Construction sockets are normally yellow but can be painted with plastic painting spray paint, or in black thru theater supplier sources.

A few years back I made a few 40' three circuit "Stringers" (Three circuits for more lamps on a 20 amp circuit and for doing chases.) They had lamps 18" on center with all six 10ga MTW conductors twisted around each other and a 1/8" vinyl coated wire rope core. The wire rope terminated in some welded rings for supporting the cable runs. The bundle of conductors were also inserted into a 5/8" fiberglass sleeve for further protection. That's a stringer to an extreme.

There could be other things you have in mind on the other hand not expressed. Could be the individual lamp sockets (clove hitch and tape the cords to the rigging), could be a stringer. Otherwise it could be more elaborate as not explained in say a chunk of the ceiling having fallen out and it's now a part of the set decoration.

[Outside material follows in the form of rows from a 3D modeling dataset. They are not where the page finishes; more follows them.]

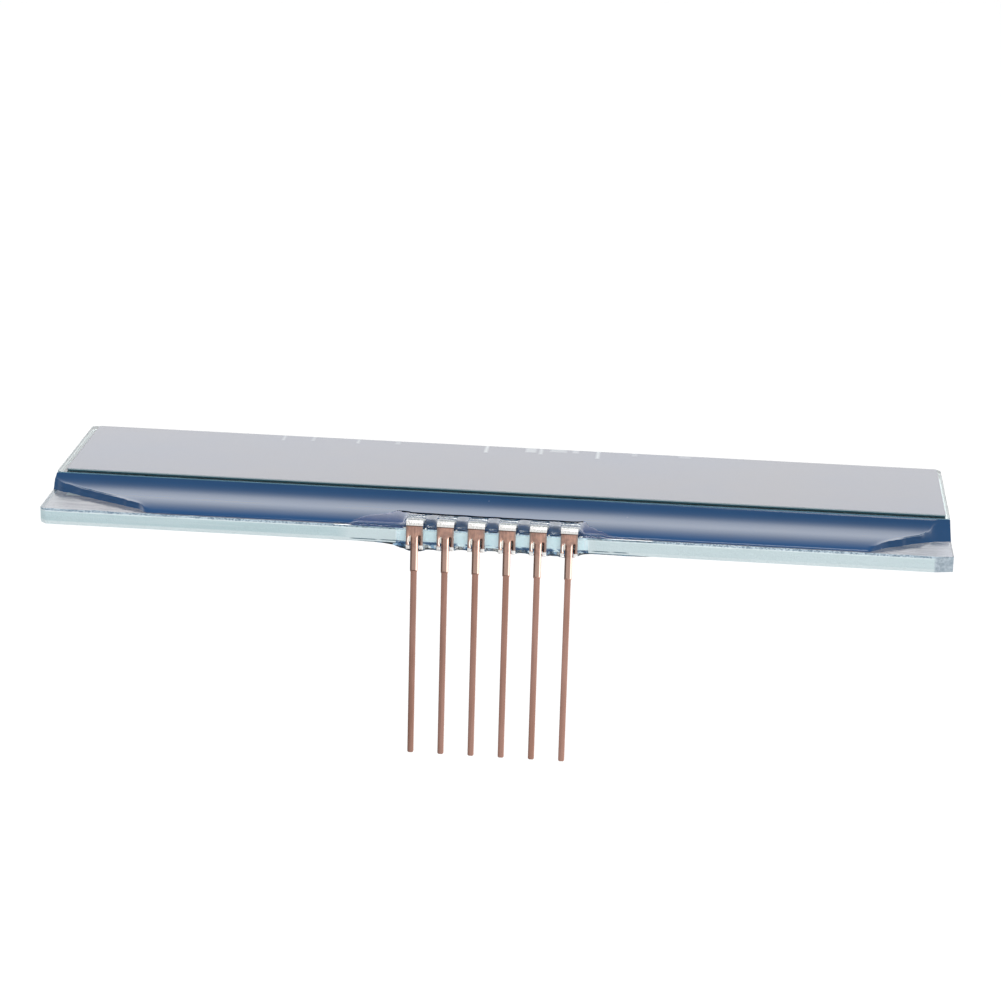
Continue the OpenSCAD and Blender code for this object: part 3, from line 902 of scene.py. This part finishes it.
def plateMaterial():
    values = plateColourAndShade
    material, tree, shader = newMaterial("plateGlass", Transmission_Weight=1.0, IOR=1.5)
    tint = drift(tree, values["tint"], values["tintDeep"], 900.0, (0.15, 1, 1.5))
    haze = drift(tree, values["haze"], values["hazeLight"], 1800.0, (0.10, 1, 1))
    rightShade = drift(tree, values["rightShade"], values["rightShadeLight"], 1800.0, (0.10, 1, 1))
    # the haze gets lighter at the left end, painted shade over the right half and a lighter right edge
    haze = paint(tree, haze, zone(tree, 3.0, x=(-beyond, leftX + 0.8)), values["leftEnd"])
    haze = paint(tree, haze, zone(tree, 4.0, x=(0, beyond)), rightShade)
    haze = paint(tree, haze, zone(tree, 1.6, x=(rightX - 0.7, beyond)), values["rightEdge"])
    ledge = zone(tree, 0.03, depth=(0.05, ledgeDepth), height=(-0.02, 1))
    scratches = streaks(tree, (0.16, 1, 1), 3200.0, 0.35, 0.70)
    rough = follow(tree, scratches, *values["hazeRoughness"])
    connect(tree, shader, Base_Color=paint(tree, tint, ledge, haze),
            Roughness=follow(tree, ledge, values["roughness"], rough),
            Normal=bump(tree, scratches, 0.02, 0.12))
    return material


# The grey film on the display face
filmColourAndHighlight = {
    "face": (0.188, 0.193, 0.226),
    "faceOther": (0.170, 0.188, 0.243),
    "edge": (0.04, 0.13, 0.17),
    # painted highlight along the upper line of the film's cut edge
    "lip": (0.55, 0.68, 0.73),  # the upper line of its cut edge
    "lipHeight": 0.09,
    "roughness": (0.18, 0.26),
    # contact marks at the far edge of the cell, as (x, width, length, share)
    "marks": [(-20.2, 0.2, 1.4, 0.35), (-17.6, 0.2, 1.2, 0.3), (-13.6, 0.2, 1.2, 0.4),
              (-10.1, 0.4, 0.9, 0.2), (-2.2, 0.25, 1.9, 0.6), (1.7, 0.9, 1.2, 0.4), (2.6, 0.25, 1.6, 0.5),
              (4.1, 1.4, 0.8, 0.3), (5.6, 0.5, 0.8, 0.3), (7.6, 0.25, 2.0, 0.6), (10.8, 0.4, 0.8, 0.2),
              (15.2, 1.0, 0.6, 0.2)],
    "mark": (0.62, 0.68, 0.70),
}


def filmMaterial():
    values = filmColourAndHighlight
    material, tree, shader = newMaterial("polarizerFilm", IOR=1.5)
    low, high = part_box("front_polarizer")
    near, far, top = (low.y - edgeY) / mm, (high.y - edgeY) / mm, (high.z - ledgeZ) / mm
    colour = drift(tree, values["face"], values["faceOther"], 60.0)
    for x, width, length, share in values["marks"]:
        mark = zone(tree, 0.22, x=(x - width / 2, x + width / 2), depth=(far - length, beyond))
        colour = paint(tree, colour, mark, values["mark"], share)
    # painted highlight along the top of the cut edge
    lip = zone(tree, 0.02, height=(top - values["lipHeight"], beyond))
    edge = paint(tree, values["edge"], lip, values["lip"])
    face = most(tree, zone(tree, 0.01, height=(top - 0.01, beyond)),
                zone(tree, 0.01, depth=(near + 0.03, beyond)))
    grain = streaks(tree, (1, 1, 1), 5000.0, 0.3, 0.7)
    connect(tree, shader, Base_Color=paint(tree, edge, face, colour),
            Roughness=follow(tree, grain, *values["roughness"]))
    return material


reflectorFinish = {
    "face": (0.50, 0.51, 0.52),
    "faceOther": (0.44, 0.45, 0.47),
    "roughness": (0.28, 0.42),
}


def reflectorMaterial():
    values = reflectorFinish
    material, tree, shader = newMaterial("reflectorFilm", Metallic=0.6)
    grain = streaks(tree, (1, 0.15, 1), 3000.0, 0.3, 0.7)
    connect(tree, shader, Base_Color=drift(tree, values["face"], values["faceOther"], 220.0),
            Roughness=follow(tree, grain, *values["roughness"]))
    return material


coatingColourAndLight = {
    "body": (0.004, 0.052, 0.150),
    "bodyOther": (0.005, 0.057, 0.162),
    # painted light: lighter along the free edge, where the bead's front takes more light
    "near": (0.008, 0.072, 0.215),  # along its free edge
    "paleSpecks": (0.5, 0.55, 0.68),
    "paleSpeckShare": 0.4,
    "roughness": (0.07, 0.13),
}


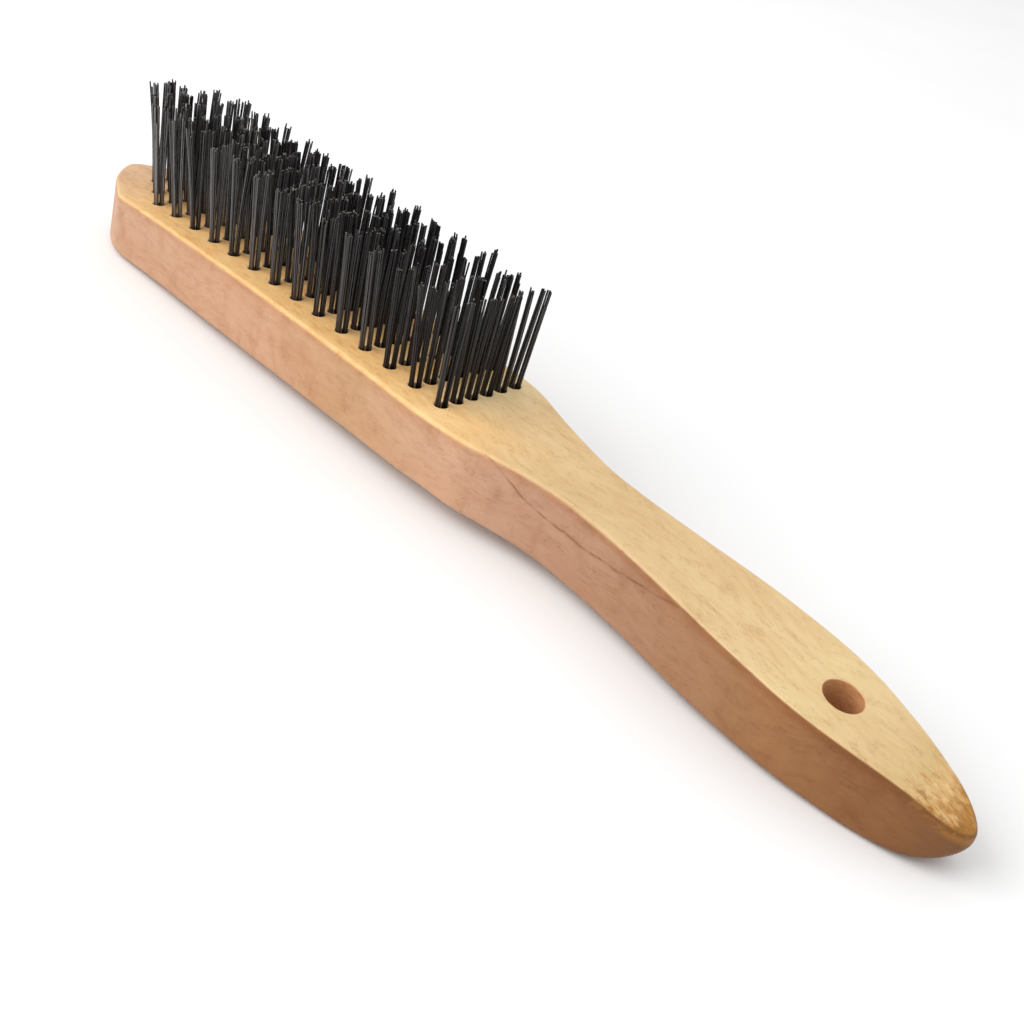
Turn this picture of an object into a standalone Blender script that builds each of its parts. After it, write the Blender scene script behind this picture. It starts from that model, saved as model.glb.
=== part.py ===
"""Wire brush: a shoe-shaped wooden handle block set with 90 tufts of dark steel wire.

The brush is modelled with its tufted face level, X along the brush from nose to tip and x = 0 at the
first full rank of tufts, then turned to the way it lies on its back, on the nose and on the tip.
"""
import bmesh
import bpy
import math
import random
from mathutils import Matrix, Vector

MM = 0.001

# Tuft field
RANK_PITCH = 8.6          # between ranks, along the brush
ROW_PITCH = 4.16          # between rows, across the brush
RANKS, ROWS = 14, 6
NOSE_RANKS = ((-0.9, 4), (-1.8, 2))   # place in rank pitches, tufts across
FIELD_SIDE = 1.35         # the drilled field sits a little to the far side

# Handle outline, stations along X
NOSE_END, NOSE_START = -31.8, -6.0
NOSE_PULL, NOSE_BLUNT = 10.5, 4.9
SHOULDER_START, WAIST, WAIST_END = 108.5, 151.0, 154.8
GRIP, TIP_END = 201.0, 239.8
TIP_PULL, TIP_BLUNT = 16.5, 6.3
BLOCK_HALF, WAIST_HALF, GRIP_HALF = 16.45, 8.85, 11.6
# Along the brush: how far the sides lean in from back to face, and how far its middle strays from y = 0
DRAFT = ((-16.0, 1.1), (-7.0, 0.0), (205.0, 0.0), (228.0, 0.85), (TIP_END, 0.3))
SWAY = ((112.0, 0.55), (128.0, -0.5), (185.0, -0.5), (203.0, -0.3), (222.0, -0.2), (TIP_END, -0.9))

# Handle profile
BACK = -15.9              # back of the block below the face at the first rank
CROWN = 0.86              # rise of the tufted face in the middle of the field
BACK_BEND = 116.0         # where the back starts to fall away
BACK_FALL = 0.067
HEEL_DROP, HEEL_LENGTH, HEEL_POWER = 8.64, 127.3, 2.76   # the face's fall behind the field
LIFT_START, TIP_LIFT = 221.0, 2.6     # the back rounds up again under the tip
ROUND_START, BACK_ROUND, FACE_ROUND = 228.0, 3.7, 1.0   # back and face round off at the tip's end
ARRIS = 1.5               # radius of the rounded edges
ARRIS_STEPS = 4

# Hang hole
HANG_X, HANG_Y, HANG_RADIUS = 210.5, -0.3, 3.8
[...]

For one show I did a C-Clamp mounted box that spliced a Edison cable into a piece of BX (AC) flexible conduit and had suspended from it a ceiling box with porcelain lamp holder.
The BX and ceiling box were grounded by way of isolated ground wire run to the suspended box. Both the ceiling box and BX were supported by a piece of vinyl coated wire rope that was run with the conductors inside the BX and secured to each of the boxes so as to pick up the tension on the BX. BX cable and box plus lamp holder were distressed so as to make look old and really bad looking - there was even a simulated piece of lath attached plaster was affixed to the hanging down lamp socket with lamp so as to help the simulation of a light socket that had literally fallen out of the ceiling.

Get someone familiar and trained if not a electrician to wire this thing up. There is details like the neutral to the shell and use of polorized plugs that must be followed in being safe. Might seem simple enough but it’s not in making it safe and proper.